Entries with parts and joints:
○ ○ ○ ○
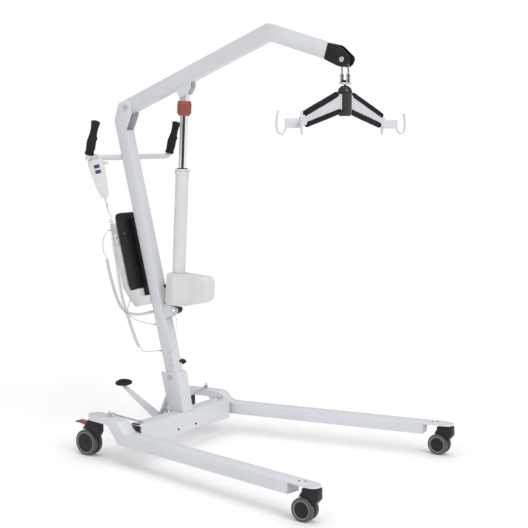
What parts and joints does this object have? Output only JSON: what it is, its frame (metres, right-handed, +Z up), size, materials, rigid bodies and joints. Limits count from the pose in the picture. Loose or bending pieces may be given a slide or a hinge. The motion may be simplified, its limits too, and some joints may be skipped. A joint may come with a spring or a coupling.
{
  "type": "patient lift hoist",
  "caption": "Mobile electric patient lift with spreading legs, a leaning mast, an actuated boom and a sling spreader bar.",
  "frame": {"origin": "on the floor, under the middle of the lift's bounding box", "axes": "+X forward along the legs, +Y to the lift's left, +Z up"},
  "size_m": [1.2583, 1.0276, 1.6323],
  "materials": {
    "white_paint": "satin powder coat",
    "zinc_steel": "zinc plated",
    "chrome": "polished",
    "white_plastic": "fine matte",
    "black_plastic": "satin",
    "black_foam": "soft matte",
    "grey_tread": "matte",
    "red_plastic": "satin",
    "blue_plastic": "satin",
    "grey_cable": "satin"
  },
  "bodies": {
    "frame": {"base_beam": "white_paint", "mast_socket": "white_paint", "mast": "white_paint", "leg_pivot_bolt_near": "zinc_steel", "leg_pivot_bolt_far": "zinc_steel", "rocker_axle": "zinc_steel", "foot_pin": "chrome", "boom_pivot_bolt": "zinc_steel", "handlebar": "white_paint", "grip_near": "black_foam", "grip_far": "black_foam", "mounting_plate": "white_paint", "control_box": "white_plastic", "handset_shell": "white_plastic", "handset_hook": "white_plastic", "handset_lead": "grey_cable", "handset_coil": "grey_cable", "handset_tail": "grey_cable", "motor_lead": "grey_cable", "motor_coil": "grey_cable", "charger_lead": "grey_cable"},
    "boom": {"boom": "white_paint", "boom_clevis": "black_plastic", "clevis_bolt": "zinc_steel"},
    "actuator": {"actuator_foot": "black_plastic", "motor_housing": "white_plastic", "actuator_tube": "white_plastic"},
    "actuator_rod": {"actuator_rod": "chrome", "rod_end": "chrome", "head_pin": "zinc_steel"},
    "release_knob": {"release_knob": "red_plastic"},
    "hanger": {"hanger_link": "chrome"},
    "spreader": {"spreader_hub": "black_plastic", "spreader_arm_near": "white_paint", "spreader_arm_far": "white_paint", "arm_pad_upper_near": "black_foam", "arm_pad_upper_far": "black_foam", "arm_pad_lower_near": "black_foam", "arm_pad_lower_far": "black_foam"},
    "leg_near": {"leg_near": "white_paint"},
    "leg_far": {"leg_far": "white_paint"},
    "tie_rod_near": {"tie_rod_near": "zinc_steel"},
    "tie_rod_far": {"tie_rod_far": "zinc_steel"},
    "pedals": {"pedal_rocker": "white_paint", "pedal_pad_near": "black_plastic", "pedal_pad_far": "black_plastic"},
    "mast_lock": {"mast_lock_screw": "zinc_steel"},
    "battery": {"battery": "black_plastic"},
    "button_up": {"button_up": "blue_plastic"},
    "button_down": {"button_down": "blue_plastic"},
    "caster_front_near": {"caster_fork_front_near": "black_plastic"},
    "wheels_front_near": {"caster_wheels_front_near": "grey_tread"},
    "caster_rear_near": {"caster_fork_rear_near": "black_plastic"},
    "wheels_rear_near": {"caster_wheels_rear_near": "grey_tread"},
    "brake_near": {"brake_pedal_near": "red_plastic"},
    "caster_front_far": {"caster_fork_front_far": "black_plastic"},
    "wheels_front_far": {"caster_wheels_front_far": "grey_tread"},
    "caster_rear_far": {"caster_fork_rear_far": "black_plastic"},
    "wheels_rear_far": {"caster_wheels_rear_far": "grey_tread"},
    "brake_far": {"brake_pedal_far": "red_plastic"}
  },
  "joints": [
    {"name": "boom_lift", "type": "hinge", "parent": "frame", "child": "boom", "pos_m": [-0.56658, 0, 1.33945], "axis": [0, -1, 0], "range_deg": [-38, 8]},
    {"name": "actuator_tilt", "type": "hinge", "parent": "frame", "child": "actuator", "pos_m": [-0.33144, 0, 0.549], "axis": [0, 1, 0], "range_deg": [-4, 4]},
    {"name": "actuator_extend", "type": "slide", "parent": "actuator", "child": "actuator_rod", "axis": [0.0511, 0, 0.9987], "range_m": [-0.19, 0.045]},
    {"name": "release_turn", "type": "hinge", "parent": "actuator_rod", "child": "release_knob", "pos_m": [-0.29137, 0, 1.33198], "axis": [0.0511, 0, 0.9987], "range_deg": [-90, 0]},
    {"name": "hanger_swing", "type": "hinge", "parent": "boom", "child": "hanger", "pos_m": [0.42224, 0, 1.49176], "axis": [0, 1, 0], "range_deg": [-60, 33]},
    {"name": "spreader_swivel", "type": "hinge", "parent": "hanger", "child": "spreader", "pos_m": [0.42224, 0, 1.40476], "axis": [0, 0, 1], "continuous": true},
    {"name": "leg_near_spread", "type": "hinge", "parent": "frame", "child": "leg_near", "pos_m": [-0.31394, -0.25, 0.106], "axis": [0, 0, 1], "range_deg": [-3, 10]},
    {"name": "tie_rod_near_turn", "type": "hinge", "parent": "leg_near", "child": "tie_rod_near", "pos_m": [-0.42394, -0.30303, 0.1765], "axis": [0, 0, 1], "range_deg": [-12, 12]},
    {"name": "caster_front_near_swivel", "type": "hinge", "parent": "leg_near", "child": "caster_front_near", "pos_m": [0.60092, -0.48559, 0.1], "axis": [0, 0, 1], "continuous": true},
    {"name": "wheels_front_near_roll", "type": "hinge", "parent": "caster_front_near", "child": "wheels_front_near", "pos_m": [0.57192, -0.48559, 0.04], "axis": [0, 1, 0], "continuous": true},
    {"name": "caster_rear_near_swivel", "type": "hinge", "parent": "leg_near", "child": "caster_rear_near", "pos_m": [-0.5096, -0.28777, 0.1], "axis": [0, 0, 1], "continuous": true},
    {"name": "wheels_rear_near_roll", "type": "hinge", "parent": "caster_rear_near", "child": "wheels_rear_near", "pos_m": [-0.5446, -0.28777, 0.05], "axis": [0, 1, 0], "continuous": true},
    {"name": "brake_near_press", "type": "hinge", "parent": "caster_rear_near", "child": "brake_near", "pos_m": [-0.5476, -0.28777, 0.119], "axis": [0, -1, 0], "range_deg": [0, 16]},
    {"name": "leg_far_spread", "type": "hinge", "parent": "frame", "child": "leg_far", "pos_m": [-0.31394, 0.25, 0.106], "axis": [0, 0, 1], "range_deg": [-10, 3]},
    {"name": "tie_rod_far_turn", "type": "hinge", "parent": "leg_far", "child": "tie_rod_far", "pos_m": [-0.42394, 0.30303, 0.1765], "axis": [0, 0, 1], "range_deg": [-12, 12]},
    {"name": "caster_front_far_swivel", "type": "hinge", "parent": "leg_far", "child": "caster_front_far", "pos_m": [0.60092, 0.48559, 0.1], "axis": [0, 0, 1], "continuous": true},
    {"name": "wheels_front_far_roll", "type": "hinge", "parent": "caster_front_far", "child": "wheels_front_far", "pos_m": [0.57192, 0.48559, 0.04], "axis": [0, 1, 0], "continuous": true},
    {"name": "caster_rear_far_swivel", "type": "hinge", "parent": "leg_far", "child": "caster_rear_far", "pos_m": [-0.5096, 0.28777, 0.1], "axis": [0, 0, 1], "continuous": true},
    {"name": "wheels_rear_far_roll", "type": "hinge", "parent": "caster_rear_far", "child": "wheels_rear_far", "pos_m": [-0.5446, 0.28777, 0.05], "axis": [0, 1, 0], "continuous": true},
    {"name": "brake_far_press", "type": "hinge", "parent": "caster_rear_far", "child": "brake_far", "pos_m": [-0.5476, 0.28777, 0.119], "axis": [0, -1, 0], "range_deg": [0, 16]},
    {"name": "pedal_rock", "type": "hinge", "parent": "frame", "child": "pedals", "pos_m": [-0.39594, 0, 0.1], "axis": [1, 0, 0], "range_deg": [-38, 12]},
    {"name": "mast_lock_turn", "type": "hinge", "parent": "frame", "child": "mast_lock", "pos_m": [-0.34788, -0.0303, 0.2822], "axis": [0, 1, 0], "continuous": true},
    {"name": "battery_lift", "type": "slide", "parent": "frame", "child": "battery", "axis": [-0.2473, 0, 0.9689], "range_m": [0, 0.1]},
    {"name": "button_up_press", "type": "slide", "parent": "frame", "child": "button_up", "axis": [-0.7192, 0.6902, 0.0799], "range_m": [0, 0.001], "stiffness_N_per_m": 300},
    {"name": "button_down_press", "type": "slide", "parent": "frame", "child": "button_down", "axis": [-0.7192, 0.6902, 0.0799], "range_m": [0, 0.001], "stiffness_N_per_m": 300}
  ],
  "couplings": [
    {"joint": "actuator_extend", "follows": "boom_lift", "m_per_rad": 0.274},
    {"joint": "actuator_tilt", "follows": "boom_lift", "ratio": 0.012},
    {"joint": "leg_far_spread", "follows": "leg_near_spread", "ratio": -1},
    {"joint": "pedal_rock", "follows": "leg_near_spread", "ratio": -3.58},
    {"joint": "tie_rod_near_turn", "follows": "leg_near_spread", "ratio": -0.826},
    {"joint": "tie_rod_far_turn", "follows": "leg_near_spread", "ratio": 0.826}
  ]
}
○ ○ ○ ○
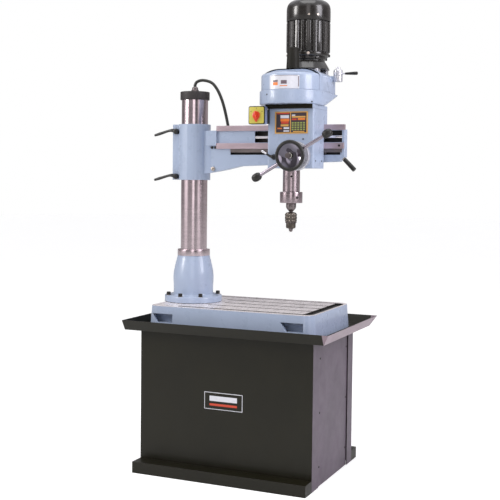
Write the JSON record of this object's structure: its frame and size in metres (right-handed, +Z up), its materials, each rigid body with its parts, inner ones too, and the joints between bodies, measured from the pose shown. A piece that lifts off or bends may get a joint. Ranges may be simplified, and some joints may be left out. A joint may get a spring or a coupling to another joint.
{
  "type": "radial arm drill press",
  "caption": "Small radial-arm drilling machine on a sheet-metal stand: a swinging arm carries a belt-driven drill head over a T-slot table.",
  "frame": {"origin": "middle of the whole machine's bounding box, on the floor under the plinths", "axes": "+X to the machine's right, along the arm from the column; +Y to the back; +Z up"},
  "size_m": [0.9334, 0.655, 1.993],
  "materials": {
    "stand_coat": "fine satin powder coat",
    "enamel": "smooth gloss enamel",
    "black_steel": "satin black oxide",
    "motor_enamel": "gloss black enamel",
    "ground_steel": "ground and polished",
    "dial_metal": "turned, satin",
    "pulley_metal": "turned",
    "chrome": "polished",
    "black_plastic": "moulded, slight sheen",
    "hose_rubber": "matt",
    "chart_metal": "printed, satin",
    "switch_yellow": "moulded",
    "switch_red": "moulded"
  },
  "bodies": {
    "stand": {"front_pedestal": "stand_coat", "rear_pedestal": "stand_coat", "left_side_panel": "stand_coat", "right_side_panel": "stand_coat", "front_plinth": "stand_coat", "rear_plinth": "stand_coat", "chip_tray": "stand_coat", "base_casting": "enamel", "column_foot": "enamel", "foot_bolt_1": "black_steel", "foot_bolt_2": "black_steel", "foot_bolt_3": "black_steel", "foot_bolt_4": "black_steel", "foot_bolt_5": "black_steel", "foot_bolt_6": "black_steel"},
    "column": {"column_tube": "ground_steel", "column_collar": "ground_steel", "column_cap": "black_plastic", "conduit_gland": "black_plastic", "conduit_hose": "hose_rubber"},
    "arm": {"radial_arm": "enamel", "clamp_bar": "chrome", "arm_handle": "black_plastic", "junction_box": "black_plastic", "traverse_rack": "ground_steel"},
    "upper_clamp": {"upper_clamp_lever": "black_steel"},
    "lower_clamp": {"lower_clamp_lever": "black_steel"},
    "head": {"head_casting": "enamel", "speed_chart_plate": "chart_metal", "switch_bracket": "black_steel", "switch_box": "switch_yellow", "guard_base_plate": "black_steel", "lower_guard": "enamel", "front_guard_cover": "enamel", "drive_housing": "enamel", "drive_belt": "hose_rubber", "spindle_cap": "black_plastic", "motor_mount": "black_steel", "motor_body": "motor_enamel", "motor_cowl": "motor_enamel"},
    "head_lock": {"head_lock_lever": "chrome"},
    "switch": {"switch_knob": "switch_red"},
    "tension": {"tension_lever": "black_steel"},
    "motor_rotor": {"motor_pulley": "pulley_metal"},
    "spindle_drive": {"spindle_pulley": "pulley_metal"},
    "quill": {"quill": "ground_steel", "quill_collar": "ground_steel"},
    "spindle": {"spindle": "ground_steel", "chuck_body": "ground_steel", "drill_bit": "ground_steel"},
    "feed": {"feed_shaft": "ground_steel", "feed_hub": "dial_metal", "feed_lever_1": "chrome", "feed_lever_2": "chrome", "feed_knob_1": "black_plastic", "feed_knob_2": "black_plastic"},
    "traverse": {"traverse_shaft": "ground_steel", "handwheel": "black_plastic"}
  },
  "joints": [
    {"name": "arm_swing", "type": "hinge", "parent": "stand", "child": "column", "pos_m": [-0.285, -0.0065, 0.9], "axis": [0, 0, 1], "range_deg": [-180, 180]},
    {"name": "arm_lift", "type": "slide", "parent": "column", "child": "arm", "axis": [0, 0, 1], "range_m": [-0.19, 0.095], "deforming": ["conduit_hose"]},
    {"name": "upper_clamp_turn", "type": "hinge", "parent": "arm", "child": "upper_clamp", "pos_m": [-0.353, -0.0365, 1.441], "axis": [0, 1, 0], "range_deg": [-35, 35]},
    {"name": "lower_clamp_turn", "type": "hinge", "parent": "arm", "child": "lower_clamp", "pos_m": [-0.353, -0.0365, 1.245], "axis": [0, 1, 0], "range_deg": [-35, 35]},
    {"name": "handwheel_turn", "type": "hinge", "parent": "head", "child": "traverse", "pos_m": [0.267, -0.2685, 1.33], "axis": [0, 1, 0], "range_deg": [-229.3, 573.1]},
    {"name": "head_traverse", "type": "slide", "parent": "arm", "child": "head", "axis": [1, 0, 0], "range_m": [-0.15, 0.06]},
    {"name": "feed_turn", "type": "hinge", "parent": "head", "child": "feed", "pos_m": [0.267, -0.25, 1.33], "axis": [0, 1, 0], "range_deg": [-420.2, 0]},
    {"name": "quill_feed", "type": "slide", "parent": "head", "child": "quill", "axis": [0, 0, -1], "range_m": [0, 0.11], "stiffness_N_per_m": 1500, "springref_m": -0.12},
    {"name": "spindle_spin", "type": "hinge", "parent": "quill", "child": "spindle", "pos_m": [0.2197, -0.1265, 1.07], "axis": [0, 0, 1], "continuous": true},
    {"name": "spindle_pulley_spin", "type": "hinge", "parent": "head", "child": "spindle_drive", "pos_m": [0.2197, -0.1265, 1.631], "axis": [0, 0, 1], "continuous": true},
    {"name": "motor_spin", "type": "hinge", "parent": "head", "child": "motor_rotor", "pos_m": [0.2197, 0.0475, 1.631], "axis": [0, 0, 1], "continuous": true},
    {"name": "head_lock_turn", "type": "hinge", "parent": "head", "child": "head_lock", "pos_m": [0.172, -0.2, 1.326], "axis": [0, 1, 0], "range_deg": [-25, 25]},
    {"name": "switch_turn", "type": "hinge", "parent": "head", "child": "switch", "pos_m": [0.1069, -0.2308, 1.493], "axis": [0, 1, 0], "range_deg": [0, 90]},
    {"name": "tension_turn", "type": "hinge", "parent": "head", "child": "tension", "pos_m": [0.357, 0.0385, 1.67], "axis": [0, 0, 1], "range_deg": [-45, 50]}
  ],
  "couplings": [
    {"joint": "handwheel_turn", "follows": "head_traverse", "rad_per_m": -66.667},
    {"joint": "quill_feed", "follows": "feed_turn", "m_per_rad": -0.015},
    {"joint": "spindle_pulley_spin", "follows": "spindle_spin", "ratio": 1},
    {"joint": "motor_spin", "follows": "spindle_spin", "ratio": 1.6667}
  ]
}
○ ○ ○ ○
TASK PROMPT.
Search the entries for the word "rigid" and pick out every line that holds it.

EXERCISE SOLUTION.
What parts and joints does this object have? Output only JSON: what it is, its frame (metres, right-handed, +Z up), size, materials, rigid bodies and joints. Limits count from the pose in the picture. Loose or bending pieces may be given a slide or a hinge. The motion may be simplified, its limits too, and some joints may be skipped. A joint may come with a spring or a coupling.
Write the JSON record of this object's structure: its frame and size in metres (right-handed, +Z up), its materials, each rigid body with its parts, inner ones too, and the joints between bodies, measured from the pose shown. A piece that lifts off or bends may get a joint. Ranges may be simplified, and some joints may be left out. A joint may get a spring or a coupling to another joint.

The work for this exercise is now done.